Quotes from Sheryl Sandberg
“The traditional metaphor for careers is a ladder, but I no longer think that metaphor holds. It doesn’t make sense in a less hierarchical world. … Build your skills, not your resume. Evaluate what you can do, not the title they’re going to give you. Do real work. Take a sales quota, a line role, an ops job, don’t plan too much, and don’t expect a direct climb. If I had mapped out my career when I was sitting where you are, I would have missed my career.”
“All of us, and especially leaders need to speak and hear the truth. The workplace is an especially difficult place for anyone to tell the truth, because no matter how flat we want our organizations to be, all organizations have some form of hierarchy. What that means is that one person’s performance is assessed by someone else’s perception. This is not a setup for honesty.”
“Your life’s course will not be determined by doing the things that you are certain you can do. Those are the easy things. It will be determined by whether you try the things that are hard.”
“Leadership is not bullying, and leadership is not aggression. Leadership is the expectation that you can use your voice for good. That you can make the world a better place.”
“Work hard, stick with what you like, and don’t let go.”
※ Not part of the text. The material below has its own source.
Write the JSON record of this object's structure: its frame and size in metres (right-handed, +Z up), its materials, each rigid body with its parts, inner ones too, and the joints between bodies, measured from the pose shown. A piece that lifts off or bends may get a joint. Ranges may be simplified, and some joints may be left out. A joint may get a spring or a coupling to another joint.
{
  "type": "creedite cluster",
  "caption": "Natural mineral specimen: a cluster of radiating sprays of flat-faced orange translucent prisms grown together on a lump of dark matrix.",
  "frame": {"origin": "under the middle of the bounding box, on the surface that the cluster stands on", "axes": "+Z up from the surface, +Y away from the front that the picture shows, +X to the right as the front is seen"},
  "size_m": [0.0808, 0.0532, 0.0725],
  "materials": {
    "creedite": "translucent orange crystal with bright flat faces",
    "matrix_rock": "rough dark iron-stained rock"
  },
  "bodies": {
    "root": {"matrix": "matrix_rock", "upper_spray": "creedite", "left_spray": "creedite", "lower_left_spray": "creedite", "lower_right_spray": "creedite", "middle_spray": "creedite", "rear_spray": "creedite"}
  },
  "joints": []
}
“So if you find yourself on one path, but you long for something else, keep trying. And if that path isn’t right, try again. Keep trying and trying until you find something that stirs your passion, a job that matters to you and others. It is a luxury to combine passion and contribution, and it is also the clearest path to happiness.”
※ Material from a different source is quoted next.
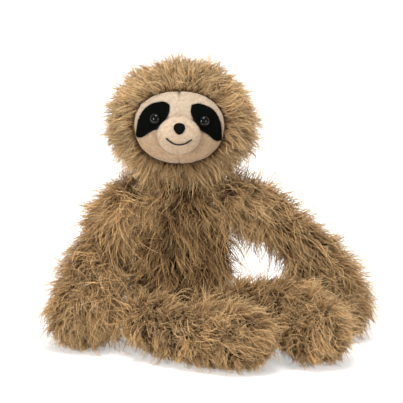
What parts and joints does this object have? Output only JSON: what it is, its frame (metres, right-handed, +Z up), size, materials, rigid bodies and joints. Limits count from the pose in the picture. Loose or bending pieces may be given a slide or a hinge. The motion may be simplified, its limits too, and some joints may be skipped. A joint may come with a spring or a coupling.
{
  "type": "plush sloth",
  "caption": "Seated long-pile stuffed sloth with a pale sewn-in face, long limp arms and legs and a weighted seat.",
  "frame": {"origin": "centre of the torso's flat sole, on the surface that the toy sits on", "axes": "+Z up, -Y the way the face looks, +X towards the toy's own left"},
  "size_m": [0.2614, 0.1831, 0.2325],
  "materials": {
    "head_fur": "long shaggy pile",
    "body_fur": "long shaggy pile",
    "face_cloth": "short velour pile",
    "patch_cloth": "short black pile",
    "eye_plastic": "polished",
    "nose_cloth": "satin stitched",
    "mouth_thread": "twisted thread",
    "seam_thread": "twisted thread",
    "fibre": "loose polyester fibre",
    "bag_cloth": "plain woven",
    "washer_plastic": "moulded"
  },
  "bodies": {
    "torso": {"torso_skin": "body_fur", "torso_stuffing": "fibre", "bean_bag": "bag_cloth", "closing_stitch": "seam_thread"},
    "neck": {"neck_seam": "seam_thread"},
    "head": {"head_skin": "head_fur", "head_stuffing": "fibre", "face_panel": "face_cloth", "muzzle": "face_cloth", "nose": "nose_cloth", "mouth_stitch": "mouth_thread", "right_eye_patch": "patch_cloth", "right_eye": "eye_plastic", "right_eye_washer": "washer_plastic", "left_eye_patch": "patch_cloth", "left_eye": "eye_plastic", "left_eye_washer": "washer_plastic"},
    "right_shoulder": {"right_shoulder_seam": "seam_thread"},
    "right_arm": {"right_upper_arm": "body_fur", "right_upper_arm_stuffing": "fibre"},
    "right_hand": {"right_forearm": "body_fur", "right_forearm_stuffing": "fibre"},
    "left_shoulder": {"left_shoulder_seam": "seam_thread"},
    "left_arm": {"left_upper_arm": "body_fur", "left_upper_arm_stuffing": "fibre"},
    "left_hand": {"left_forearm": "body_fur", "left_forearm_stuffing": "fibre"},
    "right_hip": {"right_hip_seam": "seam_thread"},
    "right_leg": {"right_thigh": "body_fur", "right_thigh_stuffing": "fibre"},
    "right_foot": {"right_shin": "body_fur", "right_shin_stuffing": "fibre"},
    "left_hip": {"left_hip_seam": "seam_thread"},
    "left_leg": {"left_thigh": "body_fur", "left_thigh_stuffing": "fibre"},
    "left_foot": {"left_shin": "body_fur", "left_shin_stuffing": "fibre"}
  },
  "joints": [
    {"name": "neck_turn", "type": "hinge", "parent": "torso", "child": "neck", "pos_m": [0, 0, 0.1365], "axis": [0, 0, 1], "range_deg": [-40, 40]},
    {"name": "neck_nod", "type": "hinge", "parent": "neck", "child": "head", "pos_m": [0, 0, 0.1365], "axis": [-1, 0, 0], "range_deg": [-25, 20]},
    {"name": "right_shoulder_spread", "type": "hinge", "parent": "torso", "child": "right_shoulder", "pos_m": [-0.0425, -0.004, 0.1225], "axis": [0, 1, 0], "range_deg": [-2, 90]},
    {"name": "right_shoulder_swing", "type": "hinge", "parent": "right_shoulder", "child": "right_arm", "pos_m": [-0.0425, -0.004, 0.1225], "axis": [1, 0, 0], "range_deg": [-90, 30]},
    {"name": "right_elbow", "type": "hinge", "parent": "right_arm", "child": "right_hand", "pos_m": [-0.06923, 0.00626, 0.06749], "axis": [-1, 0, 0], "range_deg": [-10, 50]},
    {"name": "left_shoulder_spread", "type": "hinge", "parent": "torso", "child": "left_shoulder", "pos_m": [0.0425, -0.004, 0.1225], "axis": [0, -1, 0], "range_deg": [-5, 70]},
    {"name": "left_shoulder_swing", "type": "hinge", "parent": "left_shoulder", "child": "left_arm", "pos_m": [0.0425, -0.004, 0.1225], "axis": [1, 0, 0], "range_deg": [-20, 30]},
    {"name": "left_elbow", "type": "hinge", "parent": "left_arm", "child": "left_hand", "pos_m": [0.09899, -0.00005, 0.08285], "axis": [0, 1, 0], "range_deg": [-30, 50]},
    {"name": "right_hip_turn", "type": "hinge", "parent": "torso", "child": "right_hip", "pos_m": [-0.03113, -0.04413, 0.027], "axis": [0, 0, -1], "range_deg": [0, 55]},
    {"name": "right_hip_lift", "type": "hinge", "parent": "right_hip", "child": "right_leg", "pos_m": [-0.03113, -0.04413, 0.027], "axis": [-0.647, -0.7625, 0], "range_deg": [0, 45]},
    {"name": "right_knee", "type": "hinge", "parent": "right_leg", "child": "right_foot", "pos_m": [-0.00038, -0.08348, 0.0245], "axis": [-0.5, -0.866, 0], "range_deg": [0, 60]},
    {"name": "left_hip_turn", "type": "hinge", "parent": "torso", "child": "left_hip", "pos_m": [0.03113, -0.04413, 0.027], "axis": [0, 0, 1], "range_deg": [0, 16]},
    {"name": "left_hip_lift", "type": "hinge", "parent": "left_hip", "child": "left_leg", "pos_m": [0.03113, -0.04413, 0.027], "axis": [-0.5079, -0.8614, 0], "range_deg": [0, 30]},
    {"name": "left_knee", "type": "hinge", "parent": "left_leg", "child": "left_foot", "pos_m": [0.07663, -0.05215, 0.04], "axis": [-0.7547, -0.6561, 0], "range_deg": [0, 60]}
  ]
}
“I believe that if more women lean in, we can change the power structure of our world and expand opportunities for all. More female leadership will lead to fairer treatment for all women.”
“Every woman I know, particularly the senior ones, has been called too aggressive at work. We know in gender blind studies that men are more aggressive in their offices than women. We know that. We’re busy telling all the women that they’re too aggressive. That’s the issue.”